Published May 19, 2026
| Version v1
Thesis
Probing Political Ideology in Large Language Models: How Latent Political Representations Generalize Across Task and Modality
Description
Large language models (LLMs) encode rich internal representations of political ideology, derived from the distributions of human internet data. Within the field of Computational Social Science, these models are increasingly utilized as "silicon samples" to simulate human populations, perform polling, and moderate content. However, it remains critically underexplored how these internal representations contribute to model decision-making, and how these latent semantic dimensions generalize across behavioral tasks and modalities. This thesis systematically investigates the causal role of learned ideological directions via inference-time interventions on attention head activations.
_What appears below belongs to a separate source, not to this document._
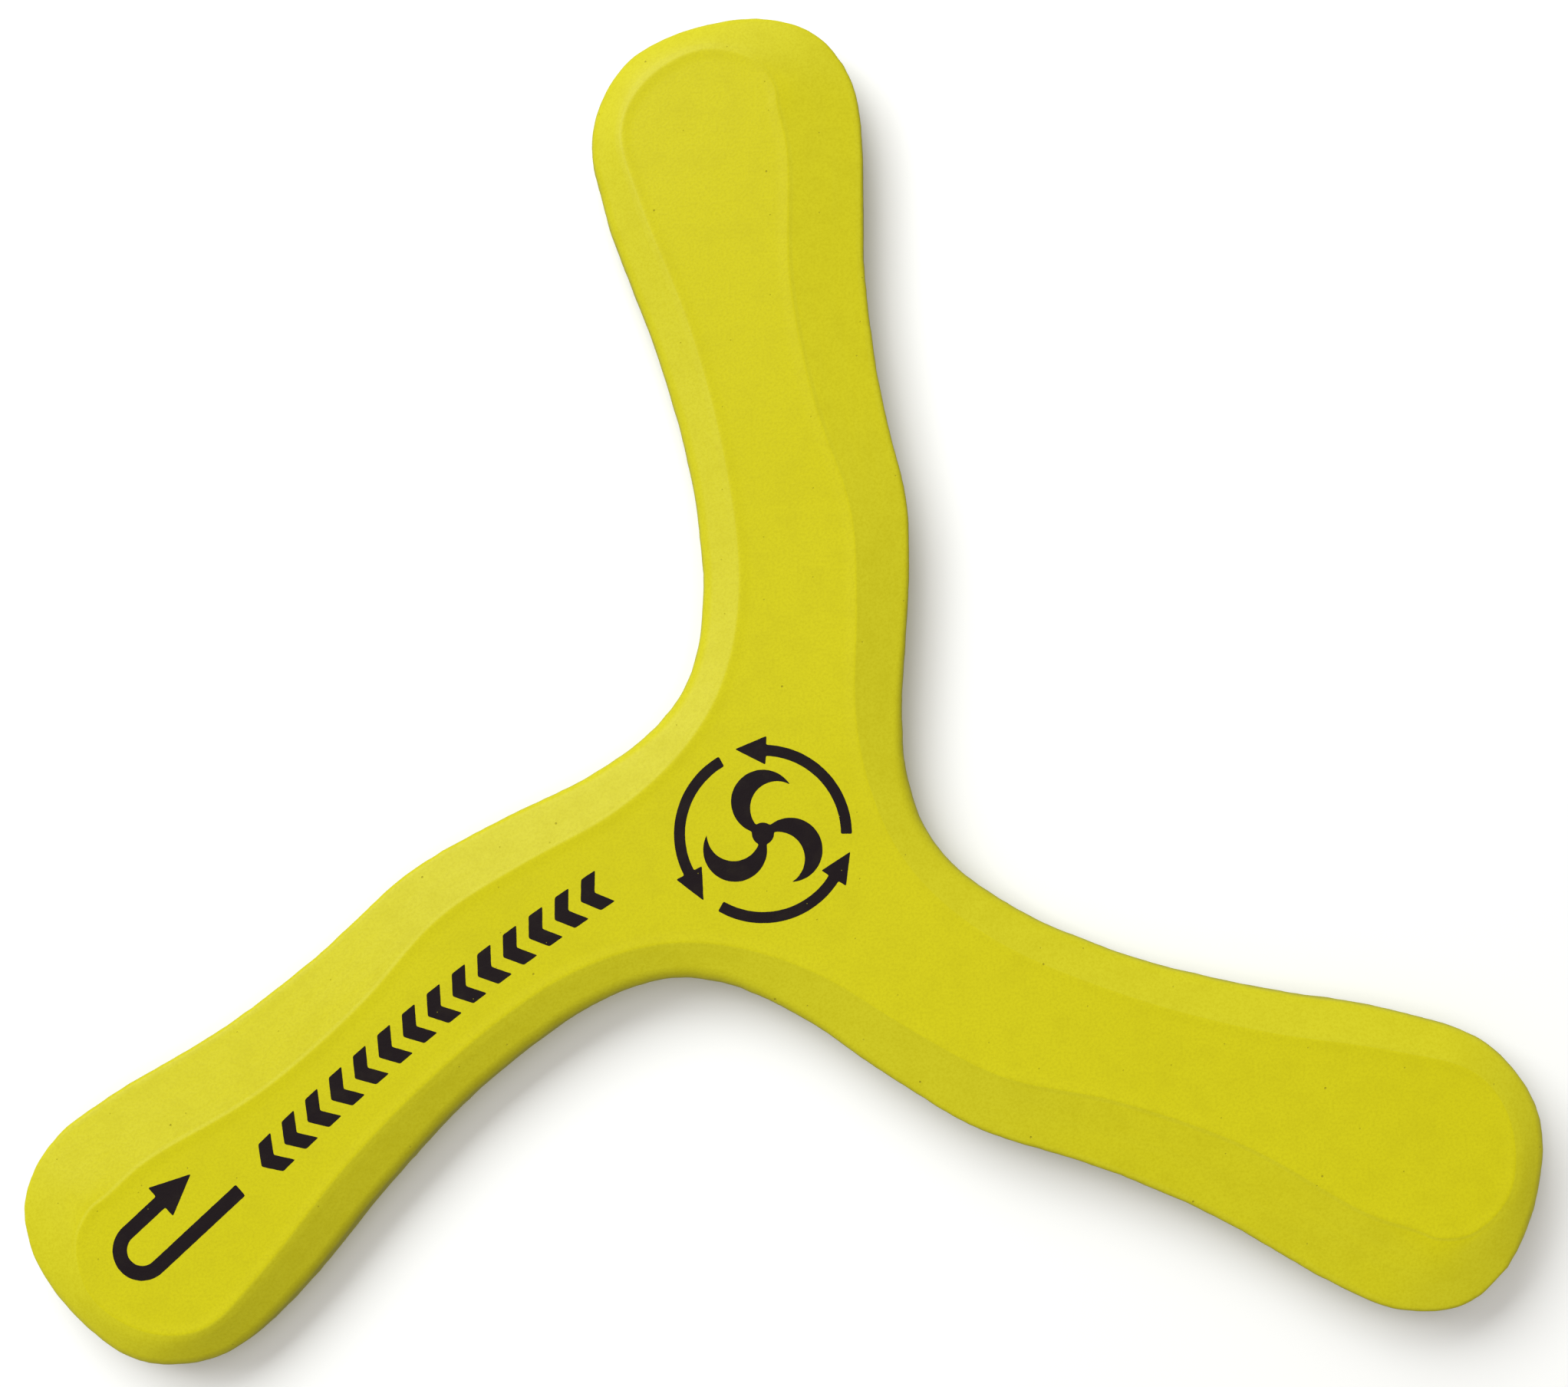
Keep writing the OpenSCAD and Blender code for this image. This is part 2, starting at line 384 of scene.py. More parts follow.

First, I identify a liberal-conservative discourse dimension via linear probing using DW-NOMINATE scores and demonstrate its causal effects across text tasks, including political bias detection, simulated voting preferences, and ideological text neutralization. My findings reveal robust generalization in perception-based tasks, allowing algorithmic manipulation of the model's confirmation bias. However, I document notable asymmetries in simulated voting behaviors, exposing how post-training alignment guardrails (RLHF) can alter ideological representation spaces. Second, I extend this investigation into the multimodal frontier, illustrating that modern Vision-Language Models (VLMs) map visual political signifiers natively onto corresponding liberal-conservative textual axes. I execute zero-shot image token probing on Qwen3-VL utilizing the DW-NOMINATE text direction. Finally, I demonstrate cross-modal algorithmic steering on the generic LLaMA textual backbone of Janus-Pro, causally altering the narrative, demographic, and aesthetic generation of images without any explicit visual prompt engineering. This work highlights the notable risks of using ideologically biased foundation models for politically sensitive sociological tasks and underscores the necessity of managing latent political dimensions in unified multimodal systems.